Scott Chasolen is a master at finding the spaces between Aaron Gardner's boomerang sax licks that seem to always control the groove. New bassist Dave Hertzberg sticks in some great notes that provides a new foundation for Chasolen and Gardner to take off on. It seems as though they have a bit more room to explore the melodies of the songs they have been playing for years, which is a great thing to do. "The Grape" switches between furious and funky to slow and spacey in a heartbeat, with the rhythm section not missing a beat.
Scott Chasolen sounds more like a reincarnation of the old Herbie Hancock sound every time I see him. The next song starts off with a slower jam as the bass feels out the Middle East for a while before switching into another funkdafied bass line. They sounded like they were getting ready to take off on a spaceship before starting "XG10," a song off of their new live album entitled What's the Deal? All systems go. The song keeps everyone dancing.
They slow things up a bit with "Scab," which is a great song with some nice melodies played by Aaron on the flute. I have seen this song played quite a bit by them. It has a nice smooth sublime groove, and the flute with the boomerang pedal always sounds great. In my opinion, you would never have known that these guys have recently changed arrangements, as the new rhythm unit has not shown me once tonight that they are still struggling to learn the songs. ulu has taken on a new life form. It seems as though the groves have slowed a little more on the bass lines, which makes it more thick and funky throughout the entirety of the show, and not just here and there. The intensity level of their jams have also not suffered from the lineup change. The drumming from new drummer Jason Gardner has slowed a little on the chaotic polyrhythms leaving the great melodies that Chasolen and Aaron Gardner create to be explored a bit further. The melodies stand out more into the forefront of the music, and into the openness of their new groove.
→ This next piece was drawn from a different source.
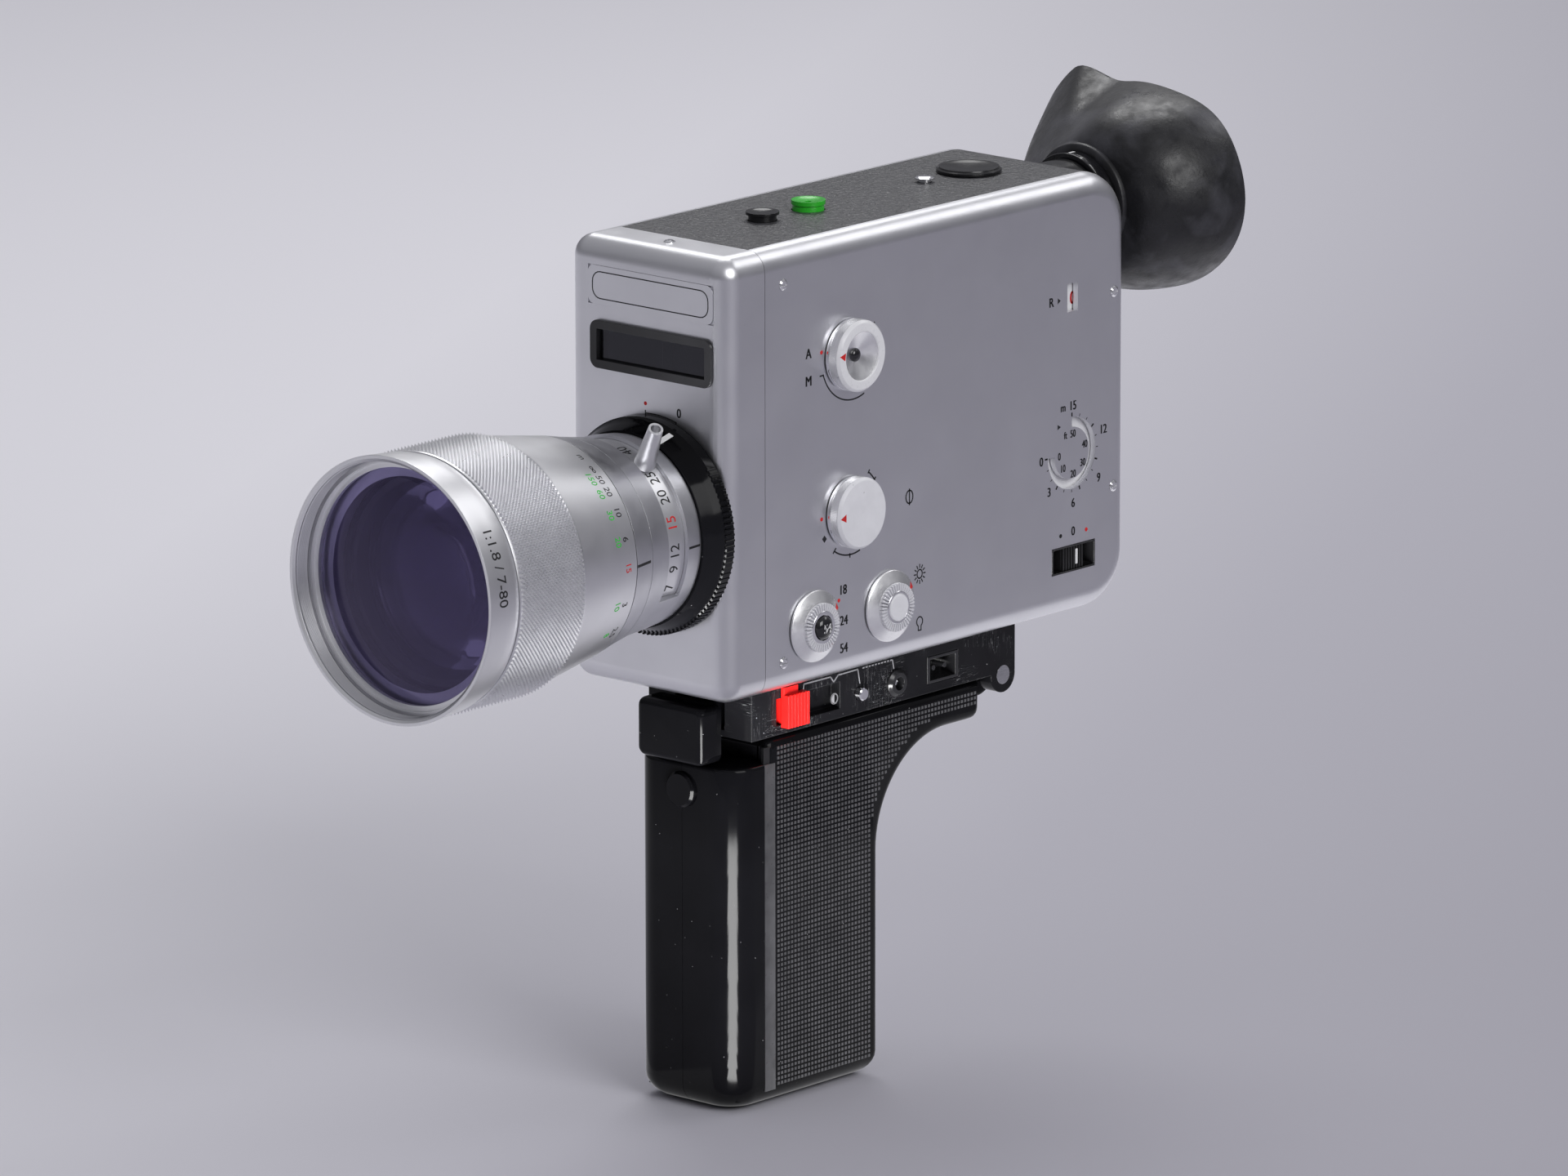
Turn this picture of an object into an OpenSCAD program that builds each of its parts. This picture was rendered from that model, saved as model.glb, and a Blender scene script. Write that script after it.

"Poppo's Back": I love this tune as the funk is embedded into the song structure. Scott and Aaron playfully recreate the sound of a horn and siren on a police car. It has all its standard ulu song parts with the jam slowing in the middle for Chasolen to get spacy on the keyboard. Just when things were about to get too out there, new ulu drummer Jason Gardner kicks into a techno beat on his kit. After this the jam just kept opening up, and this is the starting point of where the night went from good to really good. Gardner picks up his flute again and begins layering notes down which gives the jam a nice soft feeling over the hard-hitting techno beat. He kept the flute going on the boomerang pedal and picked up his sax again. It was obviously time for a little techno funk!! They not only were improvising the riffs and melodies but they began to improvise on the timing of the song as well, letting everyone know they were still listening to a live band. Scott Chasolen throws down a nice synth sound above it all. Things get crazy for a while as ulu began to flex its muscles that have been developed over years of jamming, and then bust back into the theme of "Poppo's Back." It seemed as though the drummer fell a bit short on the fills towards the end, but I could be wrong. This is where you do want the polyrhythms to throw into the short gaps the band leaves for a drumfill.
They immediately start the buzzing sounds to let everyone know "Killer Bees" is coming. This song they leave some time for new drummer Jason Gardner to take a drum solo. He reminds me of a magician they way he plays drums(he actually is one), as he will mix together a few different styles of drum hits into one solo, although the intensity seems ready to get lost once in a while. The guitarist from Soulwork is then invited up on the stage and he starts the riff to Herbie Hancock's "Hang Up Your Hang Ups." Dave Hertzberg throws down a nice funky little bass line over this, and it was great to hear ulu with a guitarist again. They jam this song for a while, again not displaying any signs of being slowed by the lineup change. After this great old classic, which really set the Boston crowd off, they played the funkiest tune they have: "Djabooty." This tune just flat out makes you want to dance. I like the way Aaron Gardner took the vocal call and response with the crowd section out, as it leaves much more room to just go to town on this nasty grooving funk song.
As far as the future of ulu is concerned, I have no doubt they will do more than impress those who might feel that the lineup change will hamper their sound. The new ulu has a potential to take their music and develop it even further than the old lineup did. It is amazing what a little fresh perspective can do sometimes. I would, however, prefer to see these guys transition into their songs much more than they do. Many of their songs start out with great melodic themes and having those themes come out of jams or previous song themes would be a great thing these highly talented musicians could do. It would take the intensity level of their live show and bump it up another notch, making it more satisfying for the fans who like to not stop dancing during a show. I can't wait to see these guys again, and I hope they will be playing at some of the summer festivals to give many people a chance to see what these jammasters can do in a live setting. As a friend of the band said to me, "Those who know, know." Now I think it's time for many more people to find out.